Restate word for word the lines beginning at the one that contains "pieces = tubes()" and ending at the one that contains "obj.matrix_world = world"; include both and nothing else.

## [GIVEN MATERIAL]
+ + + +

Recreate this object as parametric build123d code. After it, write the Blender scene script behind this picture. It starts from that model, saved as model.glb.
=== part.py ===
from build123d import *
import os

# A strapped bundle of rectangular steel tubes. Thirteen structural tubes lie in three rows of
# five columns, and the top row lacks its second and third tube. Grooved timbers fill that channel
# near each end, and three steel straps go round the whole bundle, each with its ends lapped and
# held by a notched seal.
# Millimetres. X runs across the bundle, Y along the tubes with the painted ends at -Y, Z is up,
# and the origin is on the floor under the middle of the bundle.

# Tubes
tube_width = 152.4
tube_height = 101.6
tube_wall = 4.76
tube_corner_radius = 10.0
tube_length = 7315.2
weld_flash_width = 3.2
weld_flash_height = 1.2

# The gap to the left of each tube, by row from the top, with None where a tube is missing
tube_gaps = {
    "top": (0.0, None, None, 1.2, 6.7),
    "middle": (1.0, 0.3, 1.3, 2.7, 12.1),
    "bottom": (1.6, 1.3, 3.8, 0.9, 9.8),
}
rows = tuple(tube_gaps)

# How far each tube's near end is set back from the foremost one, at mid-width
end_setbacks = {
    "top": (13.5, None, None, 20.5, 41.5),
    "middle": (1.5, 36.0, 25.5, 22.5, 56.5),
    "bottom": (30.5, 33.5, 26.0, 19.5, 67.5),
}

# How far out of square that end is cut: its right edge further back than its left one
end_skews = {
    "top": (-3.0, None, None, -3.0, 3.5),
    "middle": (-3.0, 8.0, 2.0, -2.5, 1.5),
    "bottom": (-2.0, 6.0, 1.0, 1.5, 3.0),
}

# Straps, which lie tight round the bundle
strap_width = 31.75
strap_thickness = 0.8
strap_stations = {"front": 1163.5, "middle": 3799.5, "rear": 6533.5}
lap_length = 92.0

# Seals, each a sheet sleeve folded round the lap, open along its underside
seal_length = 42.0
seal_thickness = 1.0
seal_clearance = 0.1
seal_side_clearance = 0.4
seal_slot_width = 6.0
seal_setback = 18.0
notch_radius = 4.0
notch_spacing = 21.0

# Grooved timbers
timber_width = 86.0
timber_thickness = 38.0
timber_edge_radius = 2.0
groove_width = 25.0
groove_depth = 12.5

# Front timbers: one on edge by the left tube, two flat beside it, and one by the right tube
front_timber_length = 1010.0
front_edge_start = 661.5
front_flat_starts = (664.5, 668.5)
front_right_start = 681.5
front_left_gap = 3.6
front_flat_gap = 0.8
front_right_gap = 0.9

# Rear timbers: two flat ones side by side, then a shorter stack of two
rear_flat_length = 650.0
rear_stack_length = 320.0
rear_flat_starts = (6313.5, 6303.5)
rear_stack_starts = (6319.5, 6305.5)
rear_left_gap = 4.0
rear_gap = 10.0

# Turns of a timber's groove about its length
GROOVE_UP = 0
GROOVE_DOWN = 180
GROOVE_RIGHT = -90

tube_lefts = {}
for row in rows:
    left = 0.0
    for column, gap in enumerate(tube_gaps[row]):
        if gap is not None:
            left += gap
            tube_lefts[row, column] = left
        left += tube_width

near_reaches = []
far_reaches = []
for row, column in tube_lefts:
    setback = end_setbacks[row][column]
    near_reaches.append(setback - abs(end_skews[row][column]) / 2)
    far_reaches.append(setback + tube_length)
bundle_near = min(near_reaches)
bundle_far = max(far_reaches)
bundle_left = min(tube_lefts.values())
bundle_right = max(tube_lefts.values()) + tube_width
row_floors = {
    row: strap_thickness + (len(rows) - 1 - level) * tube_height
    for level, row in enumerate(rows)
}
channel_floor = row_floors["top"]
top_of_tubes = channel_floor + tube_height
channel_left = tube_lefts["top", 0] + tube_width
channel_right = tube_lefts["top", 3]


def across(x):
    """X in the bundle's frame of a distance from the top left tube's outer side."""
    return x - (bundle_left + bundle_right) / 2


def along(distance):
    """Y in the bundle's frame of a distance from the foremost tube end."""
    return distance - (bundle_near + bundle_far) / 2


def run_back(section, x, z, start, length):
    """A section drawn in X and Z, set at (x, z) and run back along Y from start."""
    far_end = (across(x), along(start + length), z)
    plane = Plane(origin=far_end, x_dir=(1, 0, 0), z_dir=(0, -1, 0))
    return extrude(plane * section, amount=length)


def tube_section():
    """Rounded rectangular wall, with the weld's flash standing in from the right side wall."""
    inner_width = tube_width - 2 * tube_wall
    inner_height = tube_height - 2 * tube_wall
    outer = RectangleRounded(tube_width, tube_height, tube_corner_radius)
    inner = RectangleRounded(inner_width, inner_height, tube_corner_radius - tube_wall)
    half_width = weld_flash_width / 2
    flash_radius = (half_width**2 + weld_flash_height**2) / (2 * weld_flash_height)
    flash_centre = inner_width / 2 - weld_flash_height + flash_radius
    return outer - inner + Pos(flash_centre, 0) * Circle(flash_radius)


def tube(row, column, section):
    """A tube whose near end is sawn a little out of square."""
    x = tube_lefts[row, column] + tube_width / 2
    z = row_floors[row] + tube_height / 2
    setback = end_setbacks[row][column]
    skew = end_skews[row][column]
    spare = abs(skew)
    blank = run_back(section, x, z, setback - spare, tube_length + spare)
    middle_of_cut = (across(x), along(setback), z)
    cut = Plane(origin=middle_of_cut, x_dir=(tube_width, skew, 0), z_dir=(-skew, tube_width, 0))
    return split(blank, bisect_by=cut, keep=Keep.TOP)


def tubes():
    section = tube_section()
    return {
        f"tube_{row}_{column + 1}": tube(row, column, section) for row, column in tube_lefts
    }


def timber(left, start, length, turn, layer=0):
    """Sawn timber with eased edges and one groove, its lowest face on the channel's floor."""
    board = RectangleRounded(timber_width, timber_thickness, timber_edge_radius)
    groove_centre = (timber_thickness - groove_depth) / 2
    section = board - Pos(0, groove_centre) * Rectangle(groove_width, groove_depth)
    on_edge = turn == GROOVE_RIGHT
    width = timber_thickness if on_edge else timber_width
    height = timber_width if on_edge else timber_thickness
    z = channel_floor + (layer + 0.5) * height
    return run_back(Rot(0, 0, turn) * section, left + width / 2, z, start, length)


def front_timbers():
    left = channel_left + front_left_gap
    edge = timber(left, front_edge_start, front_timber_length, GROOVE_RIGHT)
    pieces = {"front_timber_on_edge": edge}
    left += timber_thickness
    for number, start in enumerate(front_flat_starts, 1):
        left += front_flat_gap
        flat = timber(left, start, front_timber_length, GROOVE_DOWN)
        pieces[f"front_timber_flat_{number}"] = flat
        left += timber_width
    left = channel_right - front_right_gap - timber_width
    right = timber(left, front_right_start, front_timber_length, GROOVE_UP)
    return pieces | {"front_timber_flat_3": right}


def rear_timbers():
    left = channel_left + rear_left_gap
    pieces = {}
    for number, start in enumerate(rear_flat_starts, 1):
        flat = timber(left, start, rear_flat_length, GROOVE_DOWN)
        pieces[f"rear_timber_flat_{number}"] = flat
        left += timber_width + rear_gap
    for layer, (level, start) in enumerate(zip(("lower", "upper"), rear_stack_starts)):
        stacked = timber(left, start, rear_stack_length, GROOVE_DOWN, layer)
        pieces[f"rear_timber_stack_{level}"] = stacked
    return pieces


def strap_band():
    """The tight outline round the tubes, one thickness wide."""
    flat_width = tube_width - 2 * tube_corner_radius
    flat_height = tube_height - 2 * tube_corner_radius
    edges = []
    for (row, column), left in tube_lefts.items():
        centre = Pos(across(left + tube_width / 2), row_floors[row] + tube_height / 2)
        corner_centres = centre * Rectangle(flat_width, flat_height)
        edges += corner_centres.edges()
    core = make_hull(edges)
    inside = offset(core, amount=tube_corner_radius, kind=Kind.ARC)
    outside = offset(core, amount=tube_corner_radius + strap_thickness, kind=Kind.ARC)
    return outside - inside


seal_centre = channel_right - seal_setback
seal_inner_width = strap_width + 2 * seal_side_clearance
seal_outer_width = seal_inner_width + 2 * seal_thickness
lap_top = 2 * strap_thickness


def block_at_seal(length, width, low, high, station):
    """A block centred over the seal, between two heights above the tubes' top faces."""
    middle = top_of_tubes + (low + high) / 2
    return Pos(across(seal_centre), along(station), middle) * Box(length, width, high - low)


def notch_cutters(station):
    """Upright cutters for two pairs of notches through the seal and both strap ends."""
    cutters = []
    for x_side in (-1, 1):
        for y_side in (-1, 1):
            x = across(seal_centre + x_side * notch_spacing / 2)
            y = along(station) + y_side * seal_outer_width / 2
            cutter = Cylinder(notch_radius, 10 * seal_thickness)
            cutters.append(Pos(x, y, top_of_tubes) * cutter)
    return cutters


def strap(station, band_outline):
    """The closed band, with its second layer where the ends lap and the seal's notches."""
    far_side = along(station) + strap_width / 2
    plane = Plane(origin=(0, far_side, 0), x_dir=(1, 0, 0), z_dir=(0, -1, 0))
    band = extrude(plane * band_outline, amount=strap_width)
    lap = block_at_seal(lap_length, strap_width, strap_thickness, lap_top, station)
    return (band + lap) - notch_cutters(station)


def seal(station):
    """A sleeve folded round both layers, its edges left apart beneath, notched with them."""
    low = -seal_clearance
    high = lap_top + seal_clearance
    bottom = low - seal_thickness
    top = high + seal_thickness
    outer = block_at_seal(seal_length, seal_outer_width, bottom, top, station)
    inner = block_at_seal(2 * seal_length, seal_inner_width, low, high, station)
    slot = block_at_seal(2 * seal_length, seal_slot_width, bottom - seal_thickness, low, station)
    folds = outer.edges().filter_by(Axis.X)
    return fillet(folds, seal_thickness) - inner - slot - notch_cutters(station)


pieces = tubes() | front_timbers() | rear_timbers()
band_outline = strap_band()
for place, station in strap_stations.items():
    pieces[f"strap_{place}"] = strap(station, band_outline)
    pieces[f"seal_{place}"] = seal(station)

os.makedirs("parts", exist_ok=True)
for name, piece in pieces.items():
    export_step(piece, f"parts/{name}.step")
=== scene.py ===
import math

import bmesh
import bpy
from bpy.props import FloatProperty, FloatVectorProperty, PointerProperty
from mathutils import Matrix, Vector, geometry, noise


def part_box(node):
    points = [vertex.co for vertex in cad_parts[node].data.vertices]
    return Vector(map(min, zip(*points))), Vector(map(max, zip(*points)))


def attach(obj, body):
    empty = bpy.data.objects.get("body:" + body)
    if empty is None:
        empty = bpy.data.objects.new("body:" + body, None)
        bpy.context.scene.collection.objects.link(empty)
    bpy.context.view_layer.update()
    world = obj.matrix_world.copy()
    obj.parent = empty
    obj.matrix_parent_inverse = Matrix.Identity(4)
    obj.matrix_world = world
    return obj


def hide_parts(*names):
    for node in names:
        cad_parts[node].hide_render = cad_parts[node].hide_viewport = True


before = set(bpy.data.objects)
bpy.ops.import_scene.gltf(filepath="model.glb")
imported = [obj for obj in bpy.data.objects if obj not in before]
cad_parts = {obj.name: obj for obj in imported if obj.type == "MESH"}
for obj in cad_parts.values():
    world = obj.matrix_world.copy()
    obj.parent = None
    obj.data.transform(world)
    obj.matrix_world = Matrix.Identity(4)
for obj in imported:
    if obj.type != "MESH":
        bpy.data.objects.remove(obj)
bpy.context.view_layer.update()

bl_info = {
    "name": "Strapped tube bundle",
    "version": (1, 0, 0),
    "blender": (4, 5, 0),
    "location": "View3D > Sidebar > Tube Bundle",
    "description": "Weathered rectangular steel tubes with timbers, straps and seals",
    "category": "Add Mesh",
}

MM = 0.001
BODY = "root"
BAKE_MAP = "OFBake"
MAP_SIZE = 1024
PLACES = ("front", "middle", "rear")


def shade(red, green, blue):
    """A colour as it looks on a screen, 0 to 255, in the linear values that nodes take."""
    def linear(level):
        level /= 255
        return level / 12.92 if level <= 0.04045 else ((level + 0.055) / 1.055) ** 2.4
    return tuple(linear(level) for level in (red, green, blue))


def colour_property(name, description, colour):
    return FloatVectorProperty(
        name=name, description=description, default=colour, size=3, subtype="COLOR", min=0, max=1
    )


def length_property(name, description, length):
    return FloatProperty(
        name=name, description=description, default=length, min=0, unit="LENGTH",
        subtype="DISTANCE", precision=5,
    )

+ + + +

## [ANSWER TO THIS TASK]
pieces = tubes() | front_timbers() | rear_timbers()
band_outline = strap_band()
for place, station in strap_stations.items():
    pieces[f"strap_{place}"] = strap(station, band_outline)
    pieces[f"seal_{place}"] = seal(station)

os.makedirs("parts", exist_ok=True)
for name, piece in pieces.items():
    export_step(piece, f"parts/{name}.step")
=== scene.py ===
import math

import bmesh
import bpy
from bpy.props import FloatProperty, FloatVectorProperty, PointerProperty
from mathutils import Matrix, Vector, geometry, noise


def part_box(node):
    points = [vertex.co for vertex in cad_parts[node].data.vertices]
    return Vector(map(min, zip(*points))), Vector(map(max, zip(*points)))


def attach(obj, body):
    empty = bpy.data.objects.get("body:" + body)
    if empty is None:
        empty = bpy.data.objects.new("body:" + body, None)
        bpy.context.scene.collection.objects.link(empty)
    bpy.context.view_layer.update()
    world = obj.matrix_world.copy()
    obj.parent = empty
    obj.matrix_parent_inverse = Matrix.Identity(4)
    obj.matrix_world = world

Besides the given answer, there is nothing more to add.